Docteur Courbe

Docteur Courbe

Blanche bien sûr, équipée comme il convient à une ambulance, avec en plus le matériel de consultation du Docteur et une régie vidéo intégrée, l’Artiomobile (il y en a eu trois jusque là, la dernière datant de 2003) est l’un des instruments d’une stratégie artistique propre, fondée selon Courbe sur un « mimétisme décalé de l’univers médical ». Il y a un sociologisme joueur dans cette manière de déplacer les codes professionnels et les usages sociaux, de pousser le jeu de rôle jusqu’à une logique calmement décervelée, tranquillement carnavalesque. Mais la clownerie se retourne finalement et pince-sans-rire, devient l’affaire d’une pertinence grinçante : la mascarade déborde la blague de carabin pour proposer une relecture des pratiques de la médecine comme du monde de l’art. La mise en scène de l’artiste dans son rôle de docteur le dote de la force du bouffon : car celui-ci en incarnant un personnage, en faisant porter sur lui-même une bonne part de la théâtralité, en assumant le carnavalesque dans sa propre identité, assoit sa force de trouble. Autoportraits ; auto-fictions ; actions sur le terrain (ainsi Courbe s’ingénie-t-il à forcer les portes du monde médical, tentant d’imposer sa médecine pour le moins parallèle dans le monde scientifique, se confrontant dès lors à la réalité du pouvoir médical ; mais aussi met-il sa compétence de blouse blanche au service du monde de l’art, en se tenant à la disposition des artistes à toutes occasions de concentration artistique : vernissages, colloques, festivals et biennales). Manipulation d’image, de signes et d’objets ; édition d’images : tout cela en fait en effet un artiste « mix- media » ainsi qu’il se définit, puisqu’il n’a pas d’autre médium que ce jeu de rôle, que ce simulacre poussé jusqu’à n’être plus – ou plus seulement – un jeu.

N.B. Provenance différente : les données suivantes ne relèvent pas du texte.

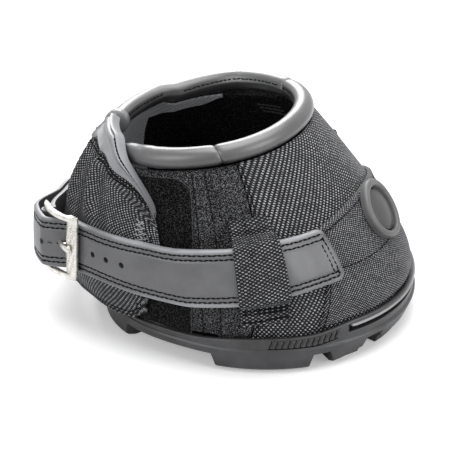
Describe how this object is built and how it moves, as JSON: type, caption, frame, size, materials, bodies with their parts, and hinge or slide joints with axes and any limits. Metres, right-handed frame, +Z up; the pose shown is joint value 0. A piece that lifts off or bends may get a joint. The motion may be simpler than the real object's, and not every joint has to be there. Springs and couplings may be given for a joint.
{
  "type": "horse hoof boot",
  "caption": "Rear-opening horse hoof boot: lugged rubber sole, woven upper, padded collar, wrap-round heel flap and buckled belt.",
  "frame": {"origin": "on the flat centre tread pad, on the ground under the hoof", "axes": "+X towards the toe, +Z up, -Y the near side with the hook-and-loop closure"},
  "size_m": [0.1913, 0.1649, 0.108],
  "materials": {
    "outsole": "satin moulded rubber",
    "toe_trim": "smooth light grey rubber",
    "insole": "dark felted foam",
    "vamp_weave": "coarse ballistic weave",
    "side_fabric": "soft brushed nylon",
    "fine_weave": "fine woven nylon",
    "badge_ring": "matt light grey rubber",
    "badge_centre": "matt dark grey rubber",
    "collar_leather": "smooth semi-gloss leather",
    "closure_pile": "black hook and loop pile",
    "lining": "grey woven lining",
    "flap_nylon": "fine black nylon",
    "binding_leather": "smooth stitched leather",
    "strap_leather": "smooth belt leather, double stitched",
    "webbing": "coarse black webbing",
    "buckle_metal": "cast nickel, satin bright"
  },
  "bodies": {
    "root": {"outsole": "outsole", "toe_strip": "toe_trim", "insole_pad": "insole", "vamp": "vamp_weave", "side_near": "side_fabric", "side_far": "side_fabric", "toe_band": "fine_weave", "toe_cap": "fine_weave", "badge_rim": "badge_ring", "badge_disc": "badge_centre", "collar_front": "collar_leather", "collar_near": "collar_leather", "collar_far": "collar_leather", "loop_strip": "closure_pile", "pile_panel": "closure_pile", "lining_front": "lining", "strap_end_near": "strap_leather", "strap_end_far": "strap_leather", "strap_far_side": "strap_leather", "keeper_near": "webbing", "keeper_far": "webbing"},
    "near_strap": {"strap_side": "strap_leather", "strap_tip": "strap_leather"},
    "flap": {"rear_flap": "flap_nylon", "flap_lining": "lining", "flap_collar": "collar_leather", "flap_binding": "binding_leather", "hook_patch": "closure_pile", "buckle_strap": "strap_leather"},
    "buckle": {"buckle_frame": "buckle_metal"},
    "prong": {"prong": "buckle_metal"}
  },
  "joints": [
    {"name": "strap_swing", "type": "hinge", "parent": "root", "child": "near_strap", "pos_m": [0.02144, -0.0757, 0.05232], "axis": [-0.3983, 0.193, 0.8967], "range_deg": [0, 130], "deforming": ["strap_tip"]},
    {"name": "flap_hinge", "type": "hinge", "parent": "root", "child": "flap", "pos_m": [-0.07931, 0.05673, 0.04366], "axis": [-0.0436, -0.2183, 0.9749], "range_deg": [-91, 0]},
    {"name": "buckle_pivot", "type": "hinge", "parent": "flap", "child": "buckle", "pos_m": [-0.08827, -0.05425, 0.04128], "axis": [-0.051, 0.1907, 0.9803], "range_deg": [-40, 0]},
    {"name": "prong_pivot", "type": "hinge", "parent": "buckle", "child": "prong", "pos_m": [-0.08827, -0.05425, 0.04128], "axis": [-0.051, 0.1907, 0.9803], "range_deg": [-70, 0]}
  ],
  "couplings": [
    {"joint": "flap_hinge", "follows": "strap_swing", "ratio": -0.7}
  ]
}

Si l’invention du Docteur Courbe est de donner une forme de légitimité à la figure de l’intervention artistique et de l’artiste lui-même en docteur, il s’assure par la cohérence de sa proposition d’une autorité symbolique qui ne se vide pas d’être évidement jouée. C’est in fine ce jeu de rôle lui-même qui constitue son médium, assez puissant pour lui assurer des occasions d’interventions très nombreuses et dispersées, dans les réseaux habituels des pratiques de la performance mais aussi sur bien d’autres terrains de l’intervention d’artiste. Alors que le burlesque a retrouvé un crédit sur la scène artistique, les diagnostics du Docteur Courbe ont leur place, en proposant des thérapies par le rire, même si bien souvent, il s’agit d’un rire qui grince, renvoyant à l’ordinaire du monde contemporain, à la fragilité de l’enveloppe de chair, et à son possible maintien à coup de machine, à sa réparation à coup de prothèses, à sa mutation sous l’effet de l’AGM (l’art génétiquement modifié). Le médecin et le bouffon font le bien. Mais ils arrivent en général quand cela fait mal.